• _EXERCISE OBJECTIVE_:
Copy exactly, please, the lines of the data from its start through the line containing "return body.cut(inlay_block()).removeSplitter()".

• _GIVEN MATERIAL_:
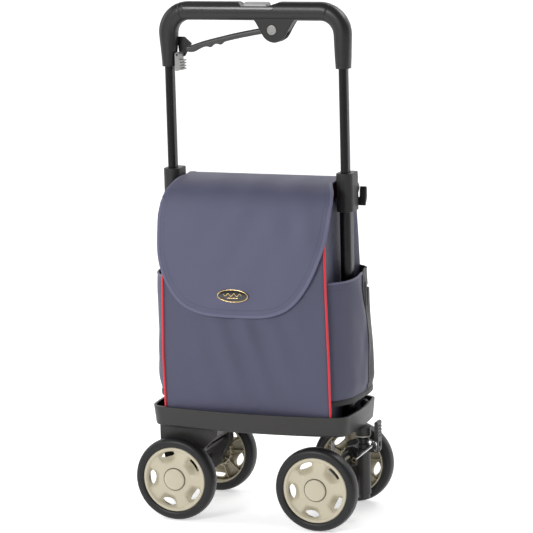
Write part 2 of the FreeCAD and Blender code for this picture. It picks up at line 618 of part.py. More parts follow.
def grip():
    """One moulded grip: the bar, two rounded corners, two tapered legs and the lug for the brake lever."""
    corner_z = GRIP_Z - GRIP_BEND_R
    bar_end = POST_X - GRIP_BEND_R
    body = rod(GRIP_R, (-bar_end, 0, GRIP_Z), (bar_end, 0, GRIP_Z))
    for side in (-1, 1):
        ring = Part.makeTorus(GRIP_BEND_R, GRIP_R, V(side * bar_end, 0, corner_z), V(0, 1, 0))
        x0, x1 = sorted((side * bar_end, side * (POST_X + 30)))
        quarter = ring.common(box(x0, x1, -GRIP_R - 1, GRIP_R + 1, corner_z, GRIP_TOP + 1))
        x = side * POST_X
        taper = prism([(x - GRIP_R, corner_z), (x + GRIP_R, corner_z), (x + GRIP_FOOT_HALF, GRIP_LEG_FOOT),
                       (x - GRIP_FOOT_HALF, GRIP_LEG_FOOT)], 0, in_xz(-GRIP_R), (0, 2 * GRIP_R, 0))
        leg = rod(GRIP_R, (x, 0, GRIP_LEG_FOOT), (x, 0, corner_z)).common(taper)
        body = body.fuse([quarter, leg])
    px, pz = LEVER_PIVOT
    lug_x = px + LUG_SHIFT
    lug = prism([(lug_x - 40, GRIP_Z - 8), (lug_x - LUG_R + 2, pz - 14), (lug_x, pz - LUG_R - 3),
                 (lug_x + LUG_R - 2, pz - 14), (lug_x + 40, GRIP_Z - 8)], [0, 12, 20, 12, 0],
                in_xz(-LUG_HALF_Y), (0, 2 * LUG_HALF_Y, 0))
    body = body.fuse(lug)
    half = LEVER_WIDTH / 2 + FACE_GAP
    slot = box(px - 70, px + 15, -half, half, pz - 40, pz + 14.5)
    body = body.cut(slot)
    body = body.cut(rod(RIVET_SHANK_R, (px, -40, pz), (px, 40, pz)))
    x0, x1 = BUTTON_X
    gap = 0.4
    foot = GRIP_TOP - NOTCH_DEPTH - BUTTON_TRAVEL - 1.5
    well = box(x0 - gap, x1 + gap, -BUTTON_HALF_Y - gap, BUTTON_HALF_Y + gap, foot, GRIP_TOP + 1)
    body = body.cut([well, button_notch()])
    for side in (-1, 1):
        body = body.cut(stadium(side * POST_X, 0, GRIP_LEG_FOOT - 1, GRIP_LEG_FOOT + UPPER_IN_GRIP,
                                UPPER_A, UPPER_B))
    return body.cut(inlay_block()).removeSplitter()


def button_notch():
    """The saddle cut across the top of the bar, which the button stands in."""
    x0, x1 = BUTTON_X
    low = GRIP_TOP - NOTCH_DEPTH
    return prism([(x0 - 12, GRIP_TOP + 1), (x0 - 2, low), (x1 + 2, low), (x1 + 24, GRIP_TOP + 1)], 0,
                 in_xz(-20), (0, 40, 0))


def inlay_block():
    """The space of the soft panel let into the bar's near side."""
    x0, x1 = -POST_X + GRIP_BEND_R + 2, BUTTON_X[1] + 18
    ends = (x0, 0, GRIP_Z), (x1, 0, GRIP_Z)
    ring = rod(GRIP_R + 0.5, *ends).cut(rod(GRIP_R - 2.5, *ends))
    return ring.common(box(x0, x1, -GRIP_R - 2, -BUTTON_HALF_Y - 2.0, GRIP_Z - 4, GRIP_TOP))


def grip_inlay():
    """Soft panel let into the grip, flush with the bar."""
    bar = rod(GRIP_R, (-POST_X, 0, GRIP_Z), (POST_X, 0, GRIP_Z))
    return inlay_block().common(bar).cut(button_notch())


def grip_button():
    """Push button in the top of the bar."""
    x0, x1 = BUTTON_X
    foot = GRIP_TOP - NOTCH_DEPTH - 1
    body = box(x0, x1, -BUTTON_HALF_Y, BUTTON_HALF_Y, foot, GRIP_TOP - 0.5)
    top = [e for e in body.Edges if e.BoundBox.ZMin > GRIP_TOP - 0.6]
    return body.makeFillet(1.2, top)


def brake_lever():
    """Hand lever under the bar, with finger bumps, hinged in the lug."""
    px, pz = LEVER_PIVOT
    ex, ez = LEVER_END
    t = LEVER_T / 2
    points = [(px + 9, pz + 8), (px - 12, pz + 8), (px - 60, pz - 4.5), (ex, ez + t), (ex - 12, ez - 1),
              (ex - 4, ez - t - 2), (ex + 14, ez - t + 1), (ex + 32, ez + 0.5), (ex + 36, ez - 3),
              (ex + 50, ez + 4), (ex + 54, ez + 1), (ex + 90, ez + 11.5), (px - 12, pz - 8), (px + 9, pz - 8)]
    body = prism(points, [8, 8, 20, 4, 3, 3, 8, 1.5, 1.5, 1.5, 1.5, 20, 8, 8], in_xz(-LEVER_WIDTH / 2),
                 (0, LEVER_WIDTH, 0))
    return body.cut(rod(RIVET_SHANK_R + RUN_CLEAR, (px, -20, pz), (px, 20, pz)))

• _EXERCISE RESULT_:
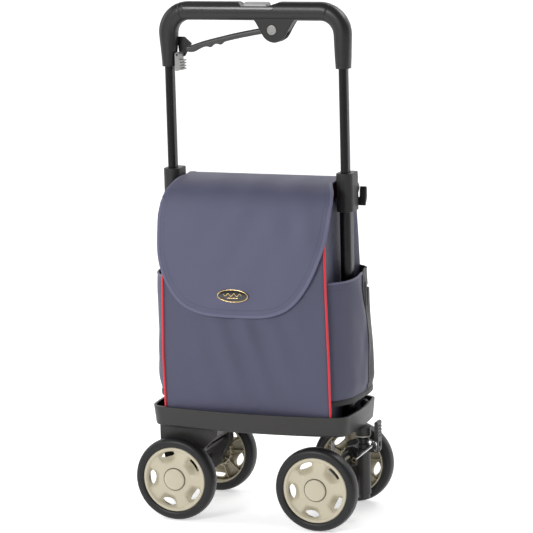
Write part 2 of the FreeCAD and Blender code for this picture. It picks up at line 618 of part.py. More parts follow.
def grip():
    """One moulded grip: the bar, two rounded corners, two tapered legs and the lug for the brake lever."""
    corner_z = GRIP_Z - GRIP_BEND_R
    bar_end = POST_X - GRIP_BEND_R
    body = rod(GRIP_R, (-bar_end, 0, GRIP_Z), (bar_end, 0, GRIP_Z))
    for side in (-1, 1):
        ring = Part.makeTorus(GRIP_BEND_R, GRIP_R, V(side * bar_end, 0, corner_z), V(0, 1, 0))
        x0, x1 = sorted((side * bar_end, side * (POST_X + 30)))
        quarter = ring.common(box(x0, x1, -GRIP_R - 1, GRIP_R + 1, corner_z, GRIP_TOP + 1))
        x = side * POST_X
        taper = prism([(x - GRIP_R, corner_z), (x + GRIP_R, corner_z), (x + GRIP_FOOT_HALF, GRIP_LEG_FOOT),
                       (x - GRIP_FOOT_HALF, GRIP_LEG_FOOT)], 0, in_xz(-GRIP_R), (0, 2 * GRIP_R, 0))
        leg = rod(GRIP_R, (x, 0, GRIP_LEG_FOOT), (x, 0, corner_z)).common(taper)
        body = body.fuse([quarter, leg])
    px, pz = LEVER_PIVOT
    lug_x = px + LUG_SHIFT
    lug = prism([(lug_x - 40, GRIP_Z - 8), (lug_x - LUG_R + 2, pz - 14), (lug_x, pz - LUG_R - 3),
                 (lug_x + LUG_R - 2, pz - 14), (lug_x + 40, GRIP_Z - 8)], [0, 12, 20, 12, 0],
                in_xz(-LUG_HALF_Y), (0, 2 * LUG_HALF_Y, 0))
    body = body.fuse(lug)
    half = LEVER_WIDTH / 2 + FACE_GAP
    slot = box(px - 70, px + 15, -half, half, pz - 40, pz + 14.5)
    body = body.cut(slot)
    body = body.cut(rod(RIVET_SHANK_R, (px, -40, pz), (px, 40, pz)))
    x0, x1 = BUTTON_X
    gap = 0.4
    foot = GRIP_TOP - NOTCH_DEPTH - BUTTON_TRAVEL - 1.5
    well = box(x0 - gap, x1 + gap, -BUTTON_HALF_Y - gap, BUTTON_HALF_Y + gap, foot, GRIP_TOP + 1)
    body = body.cut([well, button_notch()])
    for side in (-1, 1):
        body = body.cut(stadium(side * POST_X, 0, GRIP_LEG_FOOT - 1, GRIP_LEG_FOOT + UPPER_IN_GRIP,
                                UPPER_A, UPPER_B))
    return body.cut(inlay_block()).removeSplitter()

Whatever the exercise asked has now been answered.